[MLton] Re: MLton mailing list

Mon, 08 Mar 2004 12:08:17 +0100

Hi there,

>> I'm currently looking at improving the recompilation system in the
>> ML Kit by serializing import and export environments to disk, which
>> in principle could influence our PM system. One problem is that the
>> improvement requires a dependency analysis, which, as you know, is
>> difficult for Standard ML (because of toplevel value constructors
>> and infix declarations).
>>
> Stephen Weeks <sweeks@sweeks.com> writes:
>
> I'm not sure what you see the problem as, but I'd be happy to discuss
> it.  You might be interested in looking at the output of a new option
> we just added to MLton, -show-def-use, which gives dependency
> information on constructors, variables, types, signatures, structures,
> and functors.

I'm just referring to the problem of identifying identifier status of
value identifiers in patterns. Checking for recompilation upon
modification of source code requires tracking of identifier status of
identifiers being bound in patterns.

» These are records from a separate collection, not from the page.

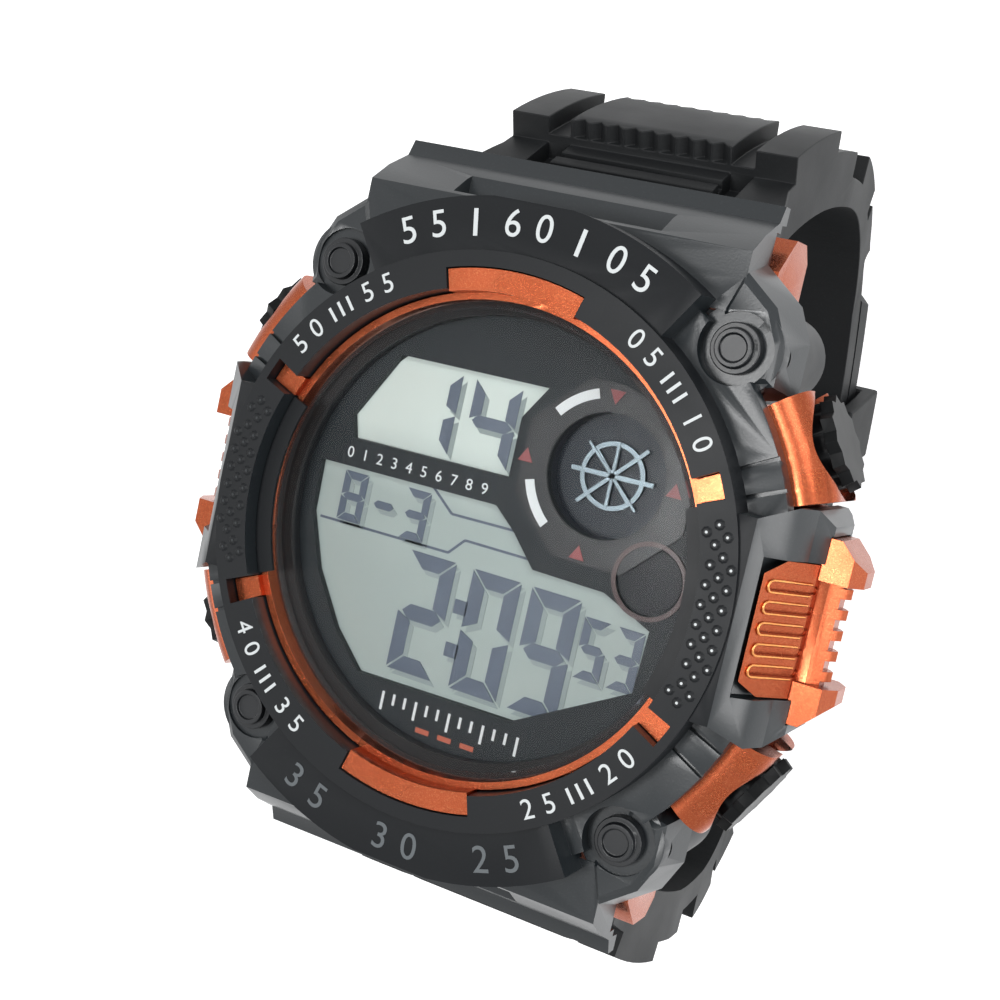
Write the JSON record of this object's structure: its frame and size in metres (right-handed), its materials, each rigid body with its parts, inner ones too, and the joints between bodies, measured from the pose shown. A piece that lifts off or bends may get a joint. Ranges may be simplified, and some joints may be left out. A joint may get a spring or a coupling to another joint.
{
  "type": "digital sports watch",
  "caption": "Round resin digital sports watch with raised dark bezel, copper-plated guards and grips, side push buttons, LCD dial and a closed resin strap with buckle.",
  "frame": {"origin": "centre of the flat wrist face of the case back", "axes": "+Z out through the dial, +Y to 12 o'clock, +X to 3 o'clock"},
  "size_m": [0.0562, 0.0756, 0.0672],
  "materials": {
    "bezel_resin": "satin dark grey resin with a fine metallic grain",
    "copper_plate": "satin copper-orange metal plating on resin",
    "screw_black": "satin black",
    "button_black": "satin black",
    "crystal_clear": "clear, polished, bevelled rim",
    "seal_rubber": "matt black",
    "dial_print": "dark grey print",
    "subdial_black": "black",
    "wheel_steel": "dull steel",
    "display_film": "grey-green reflective film under polished glass",
    "light_guide": "milky white",
    "contact_rubber": "layered pink and black",
    "module_plastic": "moulded grey",
    "board_green": "solder mask",
    "chip_black": "potting resin",
    "can_steel": "bright can",
    "lamp_amber": "moulded lamp",
    "cell_steel": "nickel-plated",
    "spring_steel": "bright stainless",
    "buzzer_brass": "bright disc",
    "back_steel": "circular brushed stainless",
    "strap_resin": "matt black resin",
    "buckle_steel": "satin stainless"
  },
  "bodies": {
    "case": {"case_frame": "copper_plate", "bezel_shell": "bezel_resin", "side_grip_right": "copper_plate", "side_grip_left": "copper_plate", "bezel_screws": "screw_black", "crystal": "crystal_clear", "crystal_gasket": "seal_rubber", "dial_plate": "dial_print", "subdial_cup": "subdial_black", "subdial_wheel": "wheel_steel", "lcd_glass": "display_film", "light_panel": "light_guide", "contact_strips": "contact_rubber", "module_frame": "module_plastic", "circuit_board": "board_green", "processor_chip": "chip_black", "quartz_crystal": "can_steel", "light_lamp": "lamp_amber", "coin_cell": "cell_steel", "cell_clamp": "spring_steel", "buzzer": "buzzer_brass", "case_back": "back_steel", "back_gasket": "seal_rubber", "back_screws": "can_steel", "lug_pin_upper": "spring_steel", "lug_pin_lower": "spring_steel", "button_spring_2_oclock": "spring_steel", "button_spring_10_oclock": "spring_steel", "button_spring_8_oclock": "spring_steel", "button_spring_4_oclock": "spring_steel"},
    "button_2_oclock": {"button_2_oclock": "button_black", "button_seal_2_oclock": "seal_rubber", "button_clip_2_oclock": "spring_steel"},
    "button_10_oclock": {"button_10_oclock": "button_black", "button_seal_10_oclock": "seal_rubber", "button_clip_10_oclock": "spring_steel"},
    "button_8_oclock": {"button_8_oclock": "button_black", "button_seal_8_oclock": "seal_rubber", "button_clip_8_oclock": "spring_steel"},
    "button_4_oclock": {"button_4_oclock": "button_black", "button_seal_4_oclock": "seal_rubber", "button_clip_4_oclock": "spring_steel"},
    "strap_upper": {"strap_upper": "strap_resin", "buckle_pin": "spring_steel"},
    "strap_lower": {"strap_lower": "strap_resin"},
    "strap_keeper": {"strap_keeper": "strap_resin"},
    "buckle_frame": {"buckle_frame": "buckle_steel"},
    "buckle_tongue": {"buckle_tongue": "buckle_steel"}
  },
  "joints": [
    {"name": "press_2_oclock", "type": "slide", "parent": "case", "child": "button_2_oclock", "axis": [-0.8729, -0.4879, 0], "range_m": [0, 0.001], "stiffness_N_per_m": 1500, "springref_m": -0.001, "deforming": ["button_spring_2_oclock"]},
    {"name": "press_10_oclock", "type": "slide", "parent": "case", "child": "button_10_oclock", "axis": [0.8729, -0.4879, 0], "range_m": [0, 0.001], "stiffness_N_per_m": 1500, "springref_m": -0.001, "deforming": ["button_spring_10_oclock"]},
    {"name": "press_8_oclock", "type": "slide", "parent": "case", "child": "button_8_oclock", "axis": [0.8729, 0.4879, 0], "range_m": [0, 0.001], "stiffness_N_per_m": 1500, "springref_m": -0.001, "deforming": ["button_spring_8_oclock"]},
    {"name": "press_4_oclock", "type": "slide", "parent": "case", "child": "button_4_oclock", "axis": [-0.8729, 0.4879, 0], "range_m": [0, 0.001], "stiffness_N_per_m": 1500, "springref_m": -0.001, "deforming": ["button_spring_4_oclock"]},
    {"name": "strap_upper_hinge", "type": "hinge", "parent": "case", "child": "strap_upper", "pos_m": [0, 0.0242, 0.004], "axis": [1, 0, 0], "range_deg": [0, 12]},
    {"name": "strap_lower_hinge", "type": "hinge", "parent": "case", "child": "strap_lower", "pos_m": [0, -0.0242, 0.004], "axis": [-1, 0, 0], "range_deg": [0, 12]},
    {"name": "keeper_slide", "type": "hinge", "parent": "strap_upper", "child": "strap_keeper", "pos_m": [0, 0, 0.006], "axis": [1, 0, 0], "range_deg": [-3, 3]},
    {"name": "buckle_frame_hinge", "type": "hinge", "parent": "strap_upper", "child": "buckle_frame", "pos_m": [0, 0, -0.0447], "axis": [1, 0, 0], "range_deg": [0, 15]},
    {"name": "buckle_tongue_hinge", "type": "hinge", "parent": "strap_upper", "child": "buckle_tongue", "pos_m": [0, 0, -0.0447], "axis": [1, 0, 0], "range_deg": [-35, 0]}
  ],
  "couplings": [
    {"joint": "strap_lower_hinge", "follows": "strap_upper_hinge", "ratio": 1}
  ]
}
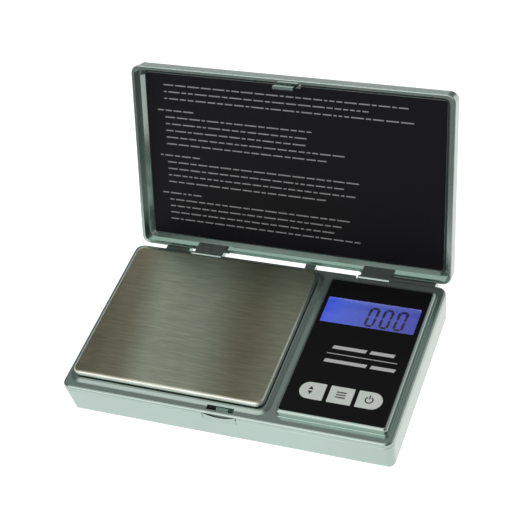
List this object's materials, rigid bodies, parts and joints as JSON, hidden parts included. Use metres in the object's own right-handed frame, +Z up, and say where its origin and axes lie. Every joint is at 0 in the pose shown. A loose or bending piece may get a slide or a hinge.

Consider the two program units
A.sml and B.sml:

   A.sml:
     val a = 5;

   B.sml:
     val a = 8;

It would seem perfectly fine to infer that B.sml does not depend on
A.sml. However, consider now modifying the program unit A.sml to read:

   A.sml:
     datatype t = a;

If A.sml and B.sml should be understood as a Standard ML program, this
modification should cause B.sml to be reelaborated, which of course
results in a type error. In my Ph.D. thesis, the concept of
elaboration dependence was developed for a subset of Standard ML,
including a simple form of datatypes. See [1, Chapter 4] for some
formal properties. Notice also that your -show-def-use flag for MLton
does not say that B.sml depends on the value identifier a having
identifier status 'v'...

>> So what happened to the ML Basis files - it seemed like a good idea?
>
> I agree :-).  I still plan to do it at some point.  I spent most of my
> free time over the last 6 months working on MLton's new front end.
> BTW, I'd love to get your feedback on trying that out on the ML Kit.
>
> My current plan is to do the mlb stuff this summer.  But I'm not sure
> if I will find the time.

[The following discussion is partly a followup on
http://www.mlton.org/pipermail/mlton/2003-July/014395.html and
http://www.mlton.org/pipermail/mlton/2003-July/014421.html]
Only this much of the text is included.